AUGUST 8-12TH, 1977

There are lots of exciting things that I could talk about at this time. However, I may as well concentrate on the one thing you really want to hear about.

How Did a Nice Company Like SDL End Up in the Insurance Business?

First, let me relieve your minds about a few items. It is not going to be necessary to change the name of the company to ‘Sun Dimensions Limited’ or even ‘Sun Systems.’ There has been a mild hint that it might be appropriate to change the name of our approach to Systems Development to the ‘Sun Life Cycle’ rather than ‘System Life Cycle’ but I do not expect they will press this point too hard. I do believe, however, that our proposed new venture with Sun will help us all achieve a brighter future.


SDL has always been an independent, growth-oriented company. In April, and again in June, I had placed before the Board a series of strategy options for the company, including one which was a very aggressive growth plan involving expansion into the United States. We had carefully saved up the cash to enable us to make this move. However, any major expansion would have an impact on our profitability. The start-up costs of a new Centre in the United States would have put the company into a loss position for about two more years. The difficulty that the Board and I could see was that this could cause the stock to drop even further. If this happened, a takeover by a possibly unfriendly company, or group, would be almost inevitable.

Effectively, we had a plan which we might not live to implement.

For this reason, the Board was not at all adverse to the idea of finding the right kind of company that would be interested in taking a majority interest in SDL. From such a sheltered position, we could then proceed with our plans for the future.

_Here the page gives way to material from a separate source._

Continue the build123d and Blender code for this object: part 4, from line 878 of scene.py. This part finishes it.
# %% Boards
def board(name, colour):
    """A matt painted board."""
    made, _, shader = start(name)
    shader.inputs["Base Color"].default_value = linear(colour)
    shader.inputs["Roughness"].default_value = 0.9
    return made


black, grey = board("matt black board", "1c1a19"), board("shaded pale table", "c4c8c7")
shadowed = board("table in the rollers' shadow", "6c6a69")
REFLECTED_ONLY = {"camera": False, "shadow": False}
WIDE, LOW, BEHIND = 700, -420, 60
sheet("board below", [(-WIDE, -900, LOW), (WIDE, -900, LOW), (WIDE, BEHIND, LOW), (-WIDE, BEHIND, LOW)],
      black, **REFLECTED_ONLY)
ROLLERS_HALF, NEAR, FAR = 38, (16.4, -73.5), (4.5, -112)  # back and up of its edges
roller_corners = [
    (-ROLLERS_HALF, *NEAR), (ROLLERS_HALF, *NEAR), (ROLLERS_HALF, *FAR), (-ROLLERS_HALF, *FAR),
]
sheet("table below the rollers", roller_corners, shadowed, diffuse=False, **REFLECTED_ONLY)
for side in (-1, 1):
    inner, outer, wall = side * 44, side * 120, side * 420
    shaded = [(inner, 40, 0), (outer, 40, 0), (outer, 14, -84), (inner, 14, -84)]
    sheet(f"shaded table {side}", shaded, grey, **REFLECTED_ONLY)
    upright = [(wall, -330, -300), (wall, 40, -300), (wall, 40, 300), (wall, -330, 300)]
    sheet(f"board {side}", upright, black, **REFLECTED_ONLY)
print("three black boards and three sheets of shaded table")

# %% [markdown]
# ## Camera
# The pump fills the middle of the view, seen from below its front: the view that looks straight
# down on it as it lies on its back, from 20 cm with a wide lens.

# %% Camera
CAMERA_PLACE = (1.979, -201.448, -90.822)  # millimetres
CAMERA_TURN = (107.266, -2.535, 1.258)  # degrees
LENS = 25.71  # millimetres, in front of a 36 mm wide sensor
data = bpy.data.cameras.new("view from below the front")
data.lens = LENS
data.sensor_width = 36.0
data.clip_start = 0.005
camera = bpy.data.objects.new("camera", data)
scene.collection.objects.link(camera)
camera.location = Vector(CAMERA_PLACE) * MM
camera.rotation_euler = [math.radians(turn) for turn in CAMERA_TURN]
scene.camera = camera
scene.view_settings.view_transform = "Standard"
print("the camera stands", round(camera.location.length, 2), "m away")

Over the past couple of years, I had talked to nearly all our major competitors about something called ‘industry rationalization.’ Everyone thought this was a good idea but naturally everyone believed what was intended was that they would come out on top. Frankly, it would be difficult to put two very similar companies together from a personnel standpoint, i.e. the resulting company might have a lot of duplicate staff. This could mean blood on the floor, and I am always squeamish about the sight of blood – particularly when some of it might be mine. I was looking for a company like Sun Life which would be essentially complementary rather than competitive. Sun, in fact, had been one on the prime candidates but events moved even more quickly than I had expected. In late June, the Vice Chairman of the Board of Crown Life called to suggest the start of discussions between Datacrown and SDL. Within a day or so, our stock took off. As a public company, we had to make an announcement about any factors that might cause the stock to move up so quickly. The impending discussions with Crown Life were certainly in this category. From that point on, we were operating in full public view.

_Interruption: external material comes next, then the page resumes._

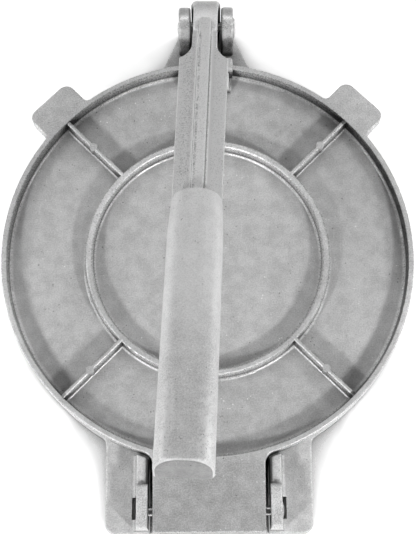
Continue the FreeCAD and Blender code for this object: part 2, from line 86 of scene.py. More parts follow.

When Sun Life learned of our discussions, they approached us immediately. Sun Life had been considering for some time the possibility of making an offer for SDL and, hence, could move very quickly. I had discussions with each of Crown Life and Sun Life to answer their questions about SDL, and then called a Board Meeting for July 6th. The day started with a breakfast meeting in the Royal York Hotel at 7:45 a.m. At that meeting, Crown Life made their offer. It was a good offer. It was also a good breakfast. At 10:00 a.m., the Sun Life representatives met with us in our lawyers’ office in the Royal Bank Building. Sun Life did not buy breakfast, but did arrive with a better offer. Neither company, of course, knew the other company’s bid. It was like opening Christmas presents. The SDL Board agreed to recommend the Sun Life Offer. Crown Life withdrew.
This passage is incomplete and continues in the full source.